Sherman1864 on March 14, 2012 at 8:11 AM

Most of the populace are gullible and little informed. This book is for political bigots, which I put in that demographic. Persons whom understand the author, like myself, do not need a book to tell us to be cynical or merely skeptical; we are inherently so.

Do people need a book to tell them to slow down? I don’t listen to AM radio, nor nighttime FNC for a reason. I know what’s to be said. Though not all AM radio is bad, I mean the more strident ideologues. I don’t read all articles on the sites I visit either. Leaves time to visit a broader range of sites.

John Kettlewell on March 14, 2012 at 12:19 AM

Seconded. Almost makes me think that the people who already agree with it in practice won’t buy the book, and the people who ought to read it won’t either. But liberals will buy it and proceed to talk about how their reading it backs up how they’re NOT dangerous knuckle-dragging Republicans, ’cause OMG like those are the people who are totally the only ones who are REALLY destroying this country, y’know!! I mean Sarah Palin and Fox News and Rush Limbaugh, and, and, and…(head explodes in self-righteous frustration)

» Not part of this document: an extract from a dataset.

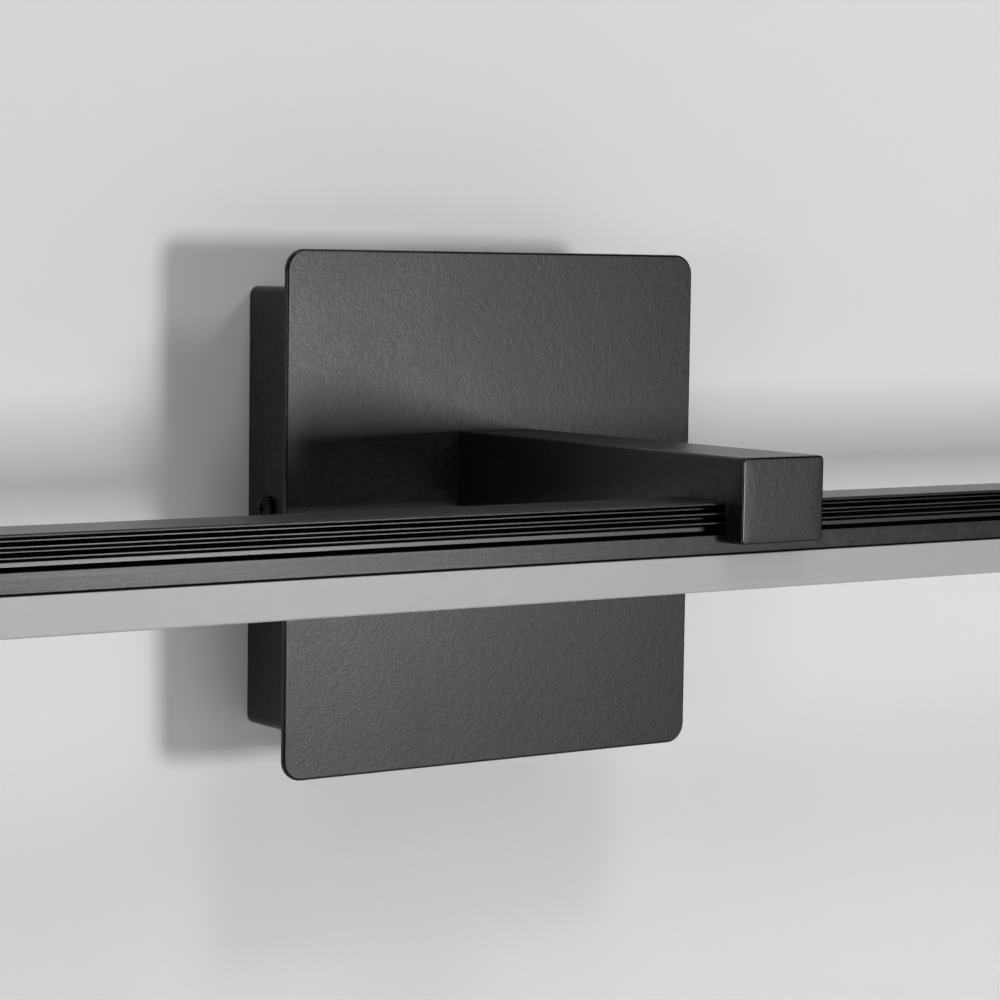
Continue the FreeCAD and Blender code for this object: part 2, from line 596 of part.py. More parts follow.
def buildBracket():
    """The steel strap against the wall, bent into an ear at each end."""
    part = body("wall_bracket")
    sketch = sketchOn(part, "strapProfile", "XY_Plane")
    half = "strapHalfWidth"
    inner = "strapHalfWidth - strapThickness"
    outline(sketch, [(f"-{half}", "-earDepth"), (f"-1 * ({inner})", "-earDepth"),
                     (f"-1 * ({inner})", "-strapThickness"), (inner, "-strapThickness"),
                     (inner, "-earDepth"), (half, "-earDepth"), (half, "0"), (f"-{half}", "0")])
    pad(part, sketch, "strapHeight", midplane=True)
    fillet(part, "strapBends", "strapBend",
           lambda edge: runsAlong(edge, Vector(0, 0, 1)) and matches(edge.CenterOfMass.y, 0))
    innerBend = -valueOf("strapThickness")
    fillet(part, "strapInnerBends", "strapBend - strapThickness",
           lambda edge: runsAlong(edge, Vector(0, 0, 1)) and matches(edge.CenterOfMass.y, innerBend))
    holes = sketchOn(part, "strapHoles", "XZ_Plane")
    slot(holes, ("-slotAcross", "0"), "slotLength", "slotRadius")
    slot(holes, ("slotAcross", "0"), "slotLength", "slotRadius")
    circle(holes, ("0", "0"), "centreHole")
    circle(holes, ("groundAcross", "groundUp"), "groundHole")
    pocket(part, holes, midplane=True)
    ears = sketchOn(part, "earHoles", "YZ_Plane")
    circle(ears, ("-sideScrewDepth", "sideScrewUp"), "sideScrewRadius + earClearance")
    pocket(part, ears, midplane=True)


def buildSideScrews():
    screws = []
    for name, side, turn in (("Left", "-", alongMinusX), ("Right", "", alongX)):
        seat = (f"{side}canopyWidth / 2", "-sideScrewDepth", "sideScrewUp")
        screws.append(screw("sideScrew" + name, "sideScrewRadius", "sideScrewLength", "sideScrewHead",
                            "sideScrewHeadHeight", seat, turn))
    group("side_screws", screws)


def buildGround():
    """The ground screw and its ring terminal on the strap."""
    face = "-strapThickness - ringThickness"
    seat = ("groundAcross", face, "groundUp")
    keep(screw("ground_screw", "groundScrewRadius", "groundScrewLength", "groundScrewHead",
               "groundScrewHeadHeight", seat, outward), "ground_screw")
    ring = cylinder("ringDisc", "ringRadius", "ringThickness",
                    ("groundAcross", "-strapThickness", "groundUp"), outward)
    tongue = box("ringTongue", ("tongueWidth", "ringThickness", "tongueLength"),
                 ("groundAcross - tongueWidth / 2", face, "groundUp"))
    barrel = cylinder("ringBarrel", "barrelRadius", "barrelLength",
                      ("groundAcross", "-strapThickness - barrelStep", "groundUp + barrelStart"))
    bore = cylinder("ringBore", "ringBore", "8 * ringThickness",
                    ("groundAcross", "4 * ringThickness - strapThickness", "groundUp"), outward)
    keep(cut("ground_ring", fuse("ringBlank", [ring, tongue, barrel]), [bore]), "ground_ring")


def buildDriver():
    """The driver's case with its lid, board and the larger parts on the board."""
    floor = "sheetThickness - canopyDepth"
    base = f"{floor} + padThickness"
    keep(box("driver_pad", ("driverLength - 2 * padInset", "padThickness", "driverHeight - 2 * padInset"),
             ("driverLeft + padInset", floor, "driverBottom + padInset")), "driver_pad")
    block = box("driverBlock", ("driverLength", "driverDepth - driverWall", "driverHeight"),
                ("driverLeft", base, "driverBottom"))
    shell = rounded("driverRounded", block, "driverCorner", lambda edge: runsAlong(edge, Vector(0, 1, 0)))
    hollow = box("driverHollow",
                 ("driverLength - 2 * driverWall", "driverDepth", "driverHeight - 2 * driverWall"),
                 ("driverLeft + driverWall", f"{base} + driverWall", "driverBottom + driverWall"))
    keep(cut("driver_case", shell, [hollow]), "driver_case")
    lid = box("driverLidBlock", ("driverLength", "driverWall", "driverHeight"),
              ("driverLeft", f"{base} + driverDepth - driverWall", "driverBottom"))
    keep(rounded("driver_lid", lid, "driverCorner", lambda edge: runsAlong(edge, Vector(0, 1, 0))),
         "driver_lid")
    board = f"{base} + driverWall + boardGap"
    inset = "driverWall + boardInset"
    keep(box("driver_board", (f"driverLength - 2 * ({inset})", "driverBoardThickness",
                              f"driverHeight - 2 * ({inset})"),
             (f"driverLeft + {inset}", board, f"driverBottom + {inset}")), "driver_board")
    face = f"{board} + driverBoardThickness"
    transformer = box("driverTransformer", ("transformerWidth", "transformerDepth", "transformerHeight"),
                      ("driverLeft + 30", face, "driverBottom + 6"))
    inlet = cylinder("driverInletCapacitor", "inletRadius", "inletLength",
                     ("driverLeft + 58", face, "driverBottom + driverHeight / 2"), alongY)
    outlet = cylinder("driverOutletCapacitor", "outletRadius", "outletLength",
                      ("driverLeft + 12", face, "driverBottom + 9"), alongY)
    choke = cylinder("driverChoke", "chokeRadius", "chokeLength",
                     ("driverLeft + 21", face, "driverBottom + 18"), alongY)
    group("driver_components", [transformer, inlet, outlet, choke])


def buildTerminal():
    """The three-pole screw terminal that joins the house supply to the driver and the ground lead."""
    floor = "sheetThickness - canopyDepth"
    base = f"{floor} + padThickness"
    inset = "terminalPadInset"
    keep(box("terminal_pad", (f"terminalLength - 2 * {inset}", "padThickness",
                              f"terminalHeight - 2 * {inset}"),
             (f"terminalLeft + {inset}", floor, f"terminalBottom + {inset}")), "terminal_pad")
    block = box("terminalBlank", ("terminalLength", "terminalDepth", "terminalHeight"),
                ("terminalLeft", base, "terminalBottom"))
    shell = rounded("terminalRounded", block, "terminalCorner",
                    lambda edge: runsAlong(edge, Vector(0, 1, 0)))
    wells = []
    screws = []
    mouth = f"{base} + terminalDepth - wellDepth"
    for pole in range(3):
        across = f"terminalLeft + firstPole + {pole} * polePitch"
        for row in ("lowRow", "highRow"):
            spot = (across, mouth, f"terminalBottom + {row}")
            wells.append(cylinder(f"{row}Well{pole}", "wellRadius", "wellDepth * 2", spot, alongY))
            disc = cylinder(f"{row}Disc{pole}", "clampRadius", "clampHeight", ("0", "0", "0"))
            groove = box(f"{row}Groove{pole}", ("clampRadius * 3", "clampSlot", "clampHeight"),
                         ("-1.5 * clampRadius", "-clampSlot / 2", "clampSlotFloor"))
            screws.append(place(cut(f"{row}Screw{pole}", disc, [groove]), spot, alongY))
    keep(cut("terminal_block", shell, wells), "terminal_block")
    group("terminal_screws", screws)


def buildLeads():
    roof = "driverBottom + driverHeight"
    for label, pole in (("lead_neutral", 1), ("lead_line", 2)):
        across = f"terminalLeft + firstPole + {pole} * polePitch"
        lead(label, "mainsRadius",
             [(across, "-leadDepth", roof), (across, "-leadDepth", "-4"), (across, "-mainsDepth", "12"),
              (across, "-mainsDepth", "terminalBottom")], ["supplyBend", "supplyBend"])
    start = "-strapThickness - barrelStep"
    barrelTop = "groundUp + barrelStart + barrelLength"
    lead("lead_ground", "mainsRadius",
         [("groundAcross", start, barrelTop), ("groundAcross", start, f"{barrelTop} + groundRise"),
          ("groundAcross", "-mainsDepth", f"{barrelTop} + groundRise"),
          ("groundAcross", "-mainsDepth", "terminalBottom")], ["groundBend", "groundBend"])
    for label, side in (("lead_negative", "-"), ("lead_positive", "")):
        across = f"{side}leadAcross"
        lead(label, "leadRadius",
             [(across, "-leadDepth", roof), (across, "-leadDepth", "wireUp"),
              (across, "-barCentre", "wireUp"),
              (across, "-barCentre", "channelTop - tapeThickness + connectorHeight")],
             ["leadBend", "tipBend"])


buildPlate()
buildCanopy()
buildStuds()
buildArm()
buildArmCap()
buildRootBlock()
buildArmScrews()
sleeve("arm_bush", "bushBore + bushWall + armBushRim", "armBushFlange", "sheetThickness + plateThickness",
       ("0", "sheetThickness - canopyDepth", "wireUp"), alongY)
buildSaddle()
buildExtrusion()
buildBarScrews()
sleeve("bar_bush", "bushBore + bushWall + barBushRim", "barBushFlange",
       "barTop + saddleThickness - chamberTop",
       ("0", "-barCentre", "barTop + saddleThickness"), upward)
buildEndCap("end_cap_left", "-")
buildEndCap("end_cap_right", "")
buildBoard()
buildDiffuser()
buildBracket()
buildSideScrews()
buildGround()
buildDriver()
buildTerminal()
buildLeads()

doc.recompute()
for item in doc.Objects:
    if "Invalid" in item.State or "Error" in item.State:
        raise RuntimeError(f"{item.Label} failed: {item.State}")
os.makedirs("parts", exist_ok=True)
for item in nodes:
    shape = item.Shape
    if shape.isNull() or not shape.isValid():
        raise RuntimeError(f"{item.Label} has no valid shape")
    shape.exportStep(f"parts/{item.Label}.step")
    print(item.Label, len(shape.Solids), "solids", round(shape.Volume, 1), "mm3")
print(len(nodes), "nodes")
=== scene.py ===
import bmesh
import bpy
import math
from mathutils import Matrix, Vector


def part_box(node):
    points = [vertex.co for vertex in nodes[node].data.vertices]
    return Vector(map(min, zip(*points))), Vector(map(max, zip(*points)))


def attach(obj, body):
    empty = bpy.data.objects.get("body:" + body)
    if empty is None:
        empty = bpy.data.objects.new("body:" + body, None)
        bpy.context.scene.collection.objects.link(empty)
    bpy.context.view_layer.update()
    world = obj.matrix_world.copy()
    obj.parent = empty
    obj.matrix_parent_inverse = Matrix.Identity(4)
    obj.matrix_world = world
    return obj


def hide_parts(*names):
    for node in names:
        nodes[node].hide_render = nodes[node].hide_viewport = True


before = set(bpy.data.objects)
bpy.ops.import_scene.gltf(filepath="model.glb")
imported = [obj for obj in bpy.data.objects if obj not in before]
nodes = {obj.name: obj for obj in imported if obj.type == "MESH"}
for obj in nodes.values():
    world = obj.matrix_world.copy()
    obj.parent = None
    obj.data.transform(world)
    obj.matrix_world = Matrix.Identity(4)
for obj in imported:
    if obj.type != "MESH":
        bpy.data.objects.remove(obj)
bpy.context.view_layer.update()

mm = 0.001
print("frame loaded,", len(nodes), "nodes")


# shader groups

def newGroup(name, inputs, outputs):
    group = bpy.data.node_groups.new(name, "ShaderNodeTree")
    for label, value in inputs.items():
        socket = group.interface.new_socket(label, in_out="INPUT", socket_type="NodeSocketFloat")
        socket.default_value = value
    for label in outputs:
        group.interface.new_socket(label, in_out="OUTPUT", socket_type="NodeSocketFloat")
    source = group.nodes.new("NodeGroupInput")
    target = group.nodes.new("NodeGroupOutput")
    return group, source, target


def setOrLink(tree, socket, value):
    if isinstance(value, bpy.types.NodeSocket):
        tree.links.new(value, socket)
    else:
        socket.default_value = value


def mathNode(tree, operation, first, second):
    node = tree.nodes.new("ShaderNodeMath")
    node.operation = operation
    setOrLink(tree, node.inputs[0], first)
    setOrLink(tree, node.inputs[1], second)
    return node.outputs[0]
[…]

Liberty 5-3001 on March 14, 2012 at 9:57 AM

Ha, ha. I particularly like the phony “consequences” of “information overload” (1)Obesity (2)Hypertension (3)Sedentary Death Syndrone (4)Diabetes (5)Heart Disease (6)Distorted Sense of Time (7)Shallow Social Relationships (8)Reality Dysmorphia (9)Screen Addiction (10)Agnotology (11)Epistemic Closure (12)Democratic failure. Who figured all this out? What tests were completed to determine that too much info causes “Shallow Social Relationshps” or “Democratic failure”? This is more leftist dribble. To put this in other words: “We can’t control the entire media anymore so it is important that you only consume information that we deem is good for you (ie liberal propaganda)”. Nice try but you can’t stop the light of information.

Dollayo on March 14, 2012 at 3:13 PM

Treacher! I’m calling you out! But if you are a troll (and it is looking that way), you won’t be back.

Me? I am merely a lowly commenter. You? You are starting to look pretty bad, sonny!

Guess you trolled for more folks to take a gander at your blog perhaps?

Is it that bad??

Sherman1864 on March 14, 2012 at 7:14 PM

Meaning?

If that is all you have to say it is insufficient.

Sherman1864 on March 14, 2012 at 3:48 AM

Meaning that the fact that this guy built and managed Barack Obama’s online campaign for the presidency in 2008 is all I need to know.

Please let me know if you have any other questions. Have a pleasant evening.

Jim Treacher on March 14, 2012 at 8:37 PM

Oh, and I was talking to Tina, not you. Just because a comment appears below yours doesn’t necessarily mean it’s replying to you. That’s not really how the Internet works. Hope that helps.